As an example, consider the following command that searches from your home directory and displays the names of all ordinary files that have the extension .jpg:

find ~ -type f -name '*.jpg' -print

Suppose, instead, we want to display the names of those files that do not have the extension .jpg. All we have to do is use the ! operator to reverse the test:

find ~ -type f \! -name '*.jpg' -print

You will notice that I used a backslash to quote the ! operator. If you prefer you can use single quotes instead. (For more information about quoting, see Chapter 13.)

find ~ -type f '!' -name '*.jpg' -print

When necessary, you can negate more than one test. Just make sure that each test has its own ! operator. For example, suppose you want to see if you have any files that are neither ordinary files or directories. That is, you want to see if you have any symbolic links, named pipes, special files, and so on. The command to use is:

find ~ \! -type f \! -type d -print

Jump to top of page

The find Command:
Dealing With File Permission Error Messages

The find program is a great tool for searching through large directory trees. In particular, by starting at / (the root directory), you can search the entire filesystem. However, when you search outside your own home directory area, you will find that some directories and files are off-limits, because your userid does not have permission to access them. Each time this happens, find will display an error message.

For example, the following command searches the entire filesystem looking for directories named bin:

find / -type d -name bin -print

When you run this command, you will probably see many error messages similar to the following:

find: /etc/cron.d: Permission denied

In most cases, there is no reason to see these messages, because they don't really help you. In fact, all they do is clutter your output. So how can you get rid of them?

Since error messages are written to standard error (see Chapter 15), you can get rid of the messages by redirecting standard error to /dev/null, the bit bucket.
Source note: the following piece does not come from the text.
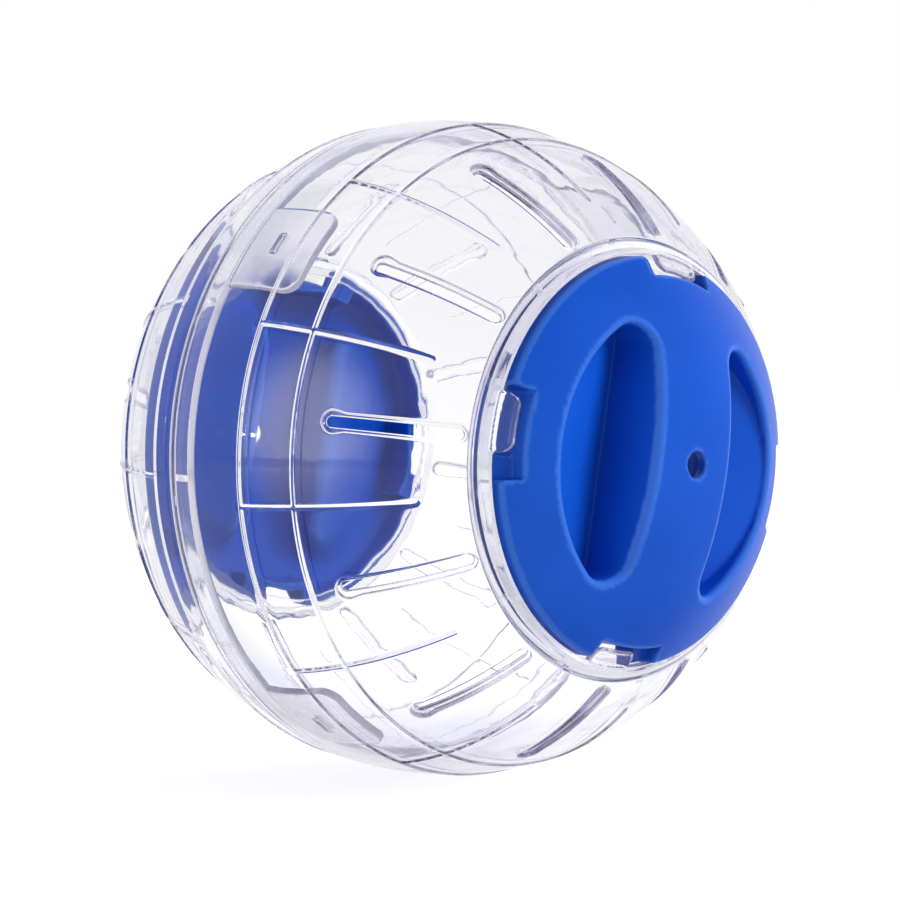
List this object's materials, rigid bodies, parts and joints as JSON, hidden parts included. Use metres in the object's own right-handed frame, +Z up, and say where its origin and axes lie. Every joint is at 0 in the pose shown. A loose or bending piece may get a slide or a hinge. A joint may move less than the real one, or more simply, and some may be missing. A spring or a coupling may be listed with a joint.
{
  "type": "hamster ball",
  "caption": "Clear hollow exercise ball for a small pet, in two halves that plug together, with air slots and a twist-lock lid at each pole.",
  "frame": {"origin": "centre of the ball, midway between the two lids on the line through their middles", "axes": "+X out through the middle of the front lid, +Z up, +Y completing a right-handed frame"},
  "size_m": [0.1214, 0.12, 0.12],
  "materials": {
    "clear_plastic": "clear, polished, with a faint lilac tint where it is seen edge on",
    "blue_plastic": "satin gloss, moulded, opaque blue"
  },
  "bodies": {
    "front_half": {"front_shell": "clear_plastic"},
    "rear_half": {"rear_shell": "clear_plastic"},
    "front_cap": {"front_lid": "blue_plastic"},
    "rear_cap": {"rear_lid": "blue_plastic"}
  },
  "joints": [
    {"name": "front_lid_lift", "type": "slide", "parent": "front_half", "child": "front_cap", "axis": [1, 0, 0], "range_m": [0, 0.035]},
    {"name": "halves_apart", "type": "slide", "parent": "front_half", "child": "rear_half", "axis": [-1, 0, 0], "range_m": [0, 0.03]},
    {"name": "rear_lid_twist", "type": "hinge", "parent": "rear_half", "child": "rear_cap", "pos_m": [-0.05, 0, 0], "axis": [1, 0, 0], "range_deg": [0, 7]}
  ]
}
With the Bourne Shell family (Bash, Korn shell), this is easy:

find / -type d -name bin -print 2> /dev/null

With the C-Shell family (C-Shell, Tcsh), it is a bit more complicated, but it can be done:

(find / -type d -name bin -print > /dev/tty) >& /dev/null

The details are explained in Chapter 15.

Jump to top of page

The find Command: Actions

As we have discussed, we use the find program to search one or more directory trees, look for files that meet specified criteria, and then perform certain actions on those files. The general format of the command is:

find path... test... action...

So far, we have talked about how to specify paths and tests. To conclude our discussion, we will now talk about actions. An ACTION tells find what to do with the files it finds. For reference, I have summarized the most important actions in Figure 25-6. (For a complete list, see the find man page on your system.)

Figure 25-6
The find program: Actions

The find program searches directory trees, looking for files that meet criteria, according to tests that you specify. For each file that is found, find performs the actions you specify. See text for details.

-printwrite pathname to standard output
-fprint filesame as -print; write output to file
-lsdisplay long directory listing
-fls filesame as -ls; write output to file
-deletedelete file
-exec command {} \;execute command, {} indicates matched filenames
-ok command {} \;same as -exec, but confirm before running command
 

As you can see, actions start with a - (dash) character, just like tests. The most commonly used action is -print, which tells find to display the pathnames of all the files it has selected. More precisely, -print tells find to write the list of pathnames to standard output. (Why the name -print? As we discussed in Chapter 7, for historical reasons, it is a Unix convention to use the word "print" to mean "display".)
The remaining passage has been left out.